Nothing much has changed. It was obvious a year ago that he needed to reshuffle his front bench to get Andrew Giles out of immigration and Julie Collins out of housing in favour of more effective ministers. He did that, but at the end of July. Why are he and his formal leadership group so low-octane? He is habitually late in responding to challenging issues – the controversy over his flight upgrades and the accusations of running dead on antisemitism being just a couple of examples. He’s the guy who makes it to the luncheon buffet to find the food’s been well and truly picked over and the kitchen’s run out of some of the offerings.

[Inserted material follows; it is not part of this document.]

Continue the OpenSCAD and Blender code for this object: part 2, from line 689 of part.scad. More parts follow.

An egregious example of Albanese’s deep-seated communications problem came on Tuesday when he was asked about Dutton’s attack on Labor backbencher Josh Burns. Dutton essentially accused Burns, who is Jewish, of failing to properly represent his fellow Jews in Melbourne. Albanese said on the ABC yesterday that he found Dutton’s criticism “quite extraordinary and unfair”. He also threw in “astonishing”, another one of his go-to non-words from his opposition days. What happened to the words “disgusting”, “disreputable” and “disgraceful”? Or “cruel” or “disrespectful”? If his direct opponent implying that one of his MPs is a traitor to his people isn’t enough to get Albanese visibly animated, what is?

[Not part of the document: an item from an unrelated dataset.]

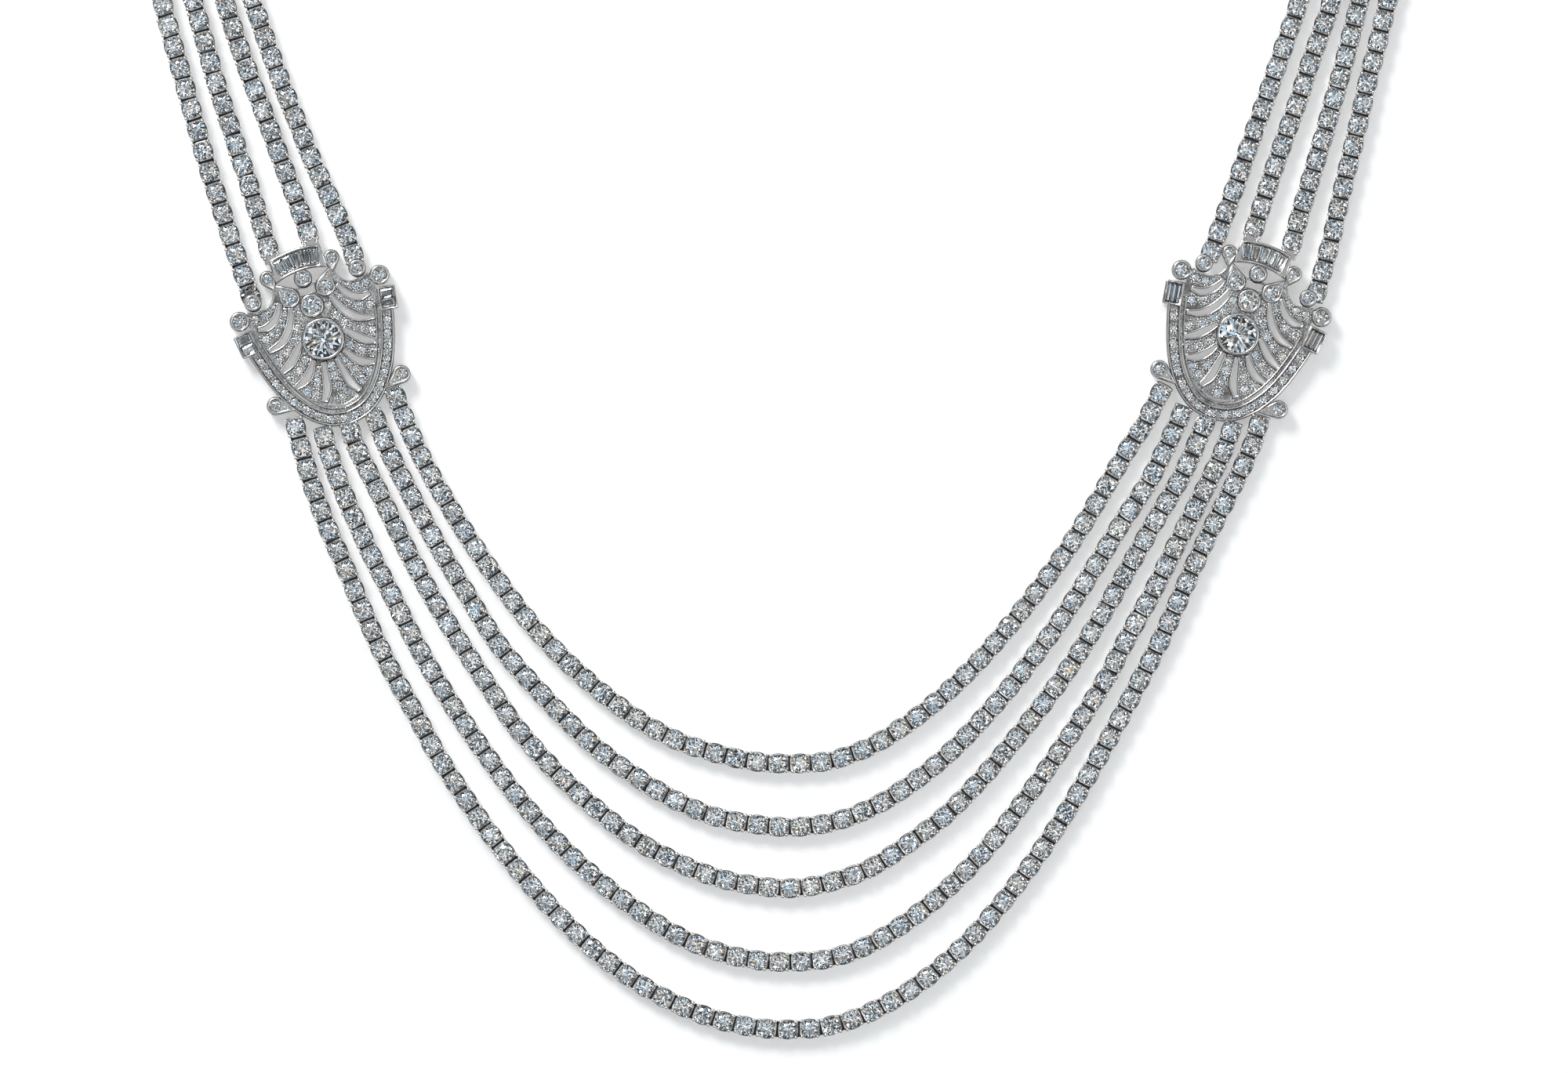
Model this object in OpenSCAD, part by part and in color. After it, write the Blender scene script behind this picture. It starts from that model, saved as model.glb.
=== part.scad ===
// Diamond necklace laid out flat, in millimetres.
// Five front rows hang between two pierced shield plaques, and four rows run from each plaque
// to a plain bar clasp. +Y points to the clasp, +Z up from the surface that it lies on, and
// the origin is on that surface, in the middle of the necklace.
// A plaque is drawn upright with its outer side at -X, then turned and set in its place.

/* [Rows] */
// Width of a row of links
row_w = 2.5; // [2.2:0.05:2.6]
// Height of a row of links above the surface
row_h = 2.0; // [1.6:0.1:2.0]

/* [Plaques] */
// Lean of the left plaque's top to the outside, in degrees
left_lean = 18.6; // [18.2:0.1:19]
// Lean of the right plaque's top to the outside, in degrees
right_lean = 18.7; // [18.2:0.1:19]
// Thickness of the pierced fan plate
plate_t = 1.2; // [0.8:0.1:1.6]
// Height of the fan plate's upper face
plate_top = 1.8; // [1.6:0.1:1.9]
// Height of the polished edges above the plate
edge_h = 0.25; // [0.1:0.05:0.4]
// Width of the polished edges
edge_w = 0.2; // [0.15:0.01:0.24]
// Width of the stone-set border, with its edges
border_w = 1.65; // [1.55:0.05:1.8]

/* [Stones] */
// Radius of the centre stone
centre_r = 2.35; // [2:0.05:2.4]
// Radius of the stone above the centre stone
upper_r = 1.15; // [1:0.05:1.2]
// Radius of the small stones of the fan and the border
pave_r = 0.53; // [0.4:0.01:0.54]
// Clearance between a stone and its seat
seat_gap = 0.05; // [0.03:0.01:0.08]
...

The PM seems unable to shake the conviction that what got him into the big chair – the “slow but steady wins the race” routine and a low-key, almost sleepy and monotonous demeanour bolstered by the “ordinary Australian from a deprived childhood” story – will continue to work its magic in keeping him there, despite all evidence to the contrary. Opposition leader and prime minister are two vastly different jobs requiring an entirely new set of political and communications skills.
And that’s something Dutton might also want to reflect on. Continued pandering to resentments through a right-wing version of virtue signalling would render him a candidate for the one-and-done PM club too.
Shaun Carney is a regular columnist and author.